I didn't realize when I started painting mountain fiddlers how satisfying it would be, and how necessary it would become. By now it feels like I'm making icons of the people who carry the spirit of mountain culture. The religion doesn't work any more, and the spirit of the culture is weak. The music is the living spirit of mountain culture. It's very much alive. Howard was one of the carriers of the fire. One of the great ones. We don't have much of his music recorded. What I have in my collection I treasure. I would do well to put all my treasures such as field recordings, videos, cds, tapes, in a box for the library. Since the radio show is no more, I have a good collection of regional music that belongs in the library. Already I've taken a bunch to them. It's time for another batch. What it does to me is take all my best music out of the house. It's ok. I don't listen to it all the time. When I listen to old-time music at home, it's largely old-timey banjo pickers like Gaither Carlton, Morgan Sexton, Jont Blevins, the kind of music that has a good flow to it. I forget how much I enjoy the cd of Howard Joines and Jr Maxwell, both of them superlative musicians. I tend to put my treasures away and not listen to them, when that's where the music is I really want to be listening to.

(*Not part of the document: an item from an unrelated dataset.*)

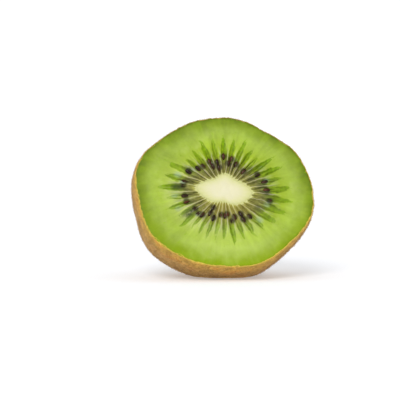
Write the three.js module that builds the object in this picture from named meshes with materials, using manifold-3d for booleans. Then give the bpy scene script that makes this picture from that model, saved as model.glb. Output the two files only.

It surprised me when Lucas Pasley turned up with some recordings of Howard and Jr together. I'm thinking the guitar might have been Clif Evans, whose tape I believe Lucas got it from. Jr told me he and Howard didn't play an awful lot together. They're known all around for playing together. Howard played mostly old-time and Jr liked bluegrass only. Old-time was "draggy" to him. For them to be playing together, Howard would be playing bluegrass. They took old-time tunes and bluegrassed them. Howard was as good a bluegrass fiddler as he was old-time. I think what Jr meant by they didn't make music much together was they were not in a band together. They were in different bands. They might show up at a jam together, or during fiddlers conventions, many kinds of possibilities. I think they played together fairly often, just not on a regular basis. Like when it happened it happened. Jr had tremendous respect for Howard's fiddling, for Howard himself, his mother's brother, Uncle Howard. 



I expect when Jr was young playing old-time, before bluegrass came along, he played a good bit of music with Uncle Howard who lived at the other end of Pine Swamp Road. Ed Atwood, clawhammer picker, lived across the Little River Creek from Jr, and was banjo with Howard's band. Jr's older half-brother, Welter Maxwell, was an old-time fiddler. Jr's cousin Richard, son of Howard, played guitar. His cousin Carol, Howard's daughter, played guitar. The whole bunch of the Pine Swamp Joineses were good musicians and good singers. Among the living ones is Dennis Joines, bluegrass singer and guitar picker. Last I heard his band is New River Bluegrass. He also has a responsible job that keeps him on the road between home and Winston-Salem a lot. I always think of Dennis when I think of Pine Swamp musicians. He can sing a bluegrass song. He has a singing voice, like Jeff Michael, that is right for bluegrass and does it right. Jeff would rather be poor and make music, while Dennis would rather have a nice house, good woman, some kids, a home. To afford the home he wants, he needs to make some money. Howard was Dennis's uncle too. Dennis's dad, Walton, also a good singer and musician, was Howard's brother and Jr's mother's brother. 



I scrolled up to look at the picture and immediately saw a Pine Swamp Joines in his face. I saw Walton and Howard's son Richard, Dennis, and Jr's mother from photographs I've seen, the structure of the face. That's what I see when I see somebody is the structure of their face. I see it in the Joineses of Pine Swamp distinctly. Another thing I see that runs through them is they're all good people. They were Regular Baptists and went to New Salem on Pine Swamp Road. Howard is buried there. I remember seeing Walton's name carved on the back of one of the benches in the church. Walton left this world several years ago, and he did that when he was a kid, probably a teenage boy tied up in hormonal knots. Richard and Jr are the ones of these Joineses I've known the best, to sit and talk with awhile. I didn't mean the church reference as a qualification for someone to be "good people." Jr was not a church goer and he did everything "good" people aren't supposed to do. He was among the best when it comes to good people. I suppose by good I mean perhaps the least abrasive, generous, people you like to see again. That's it. People you like to see again.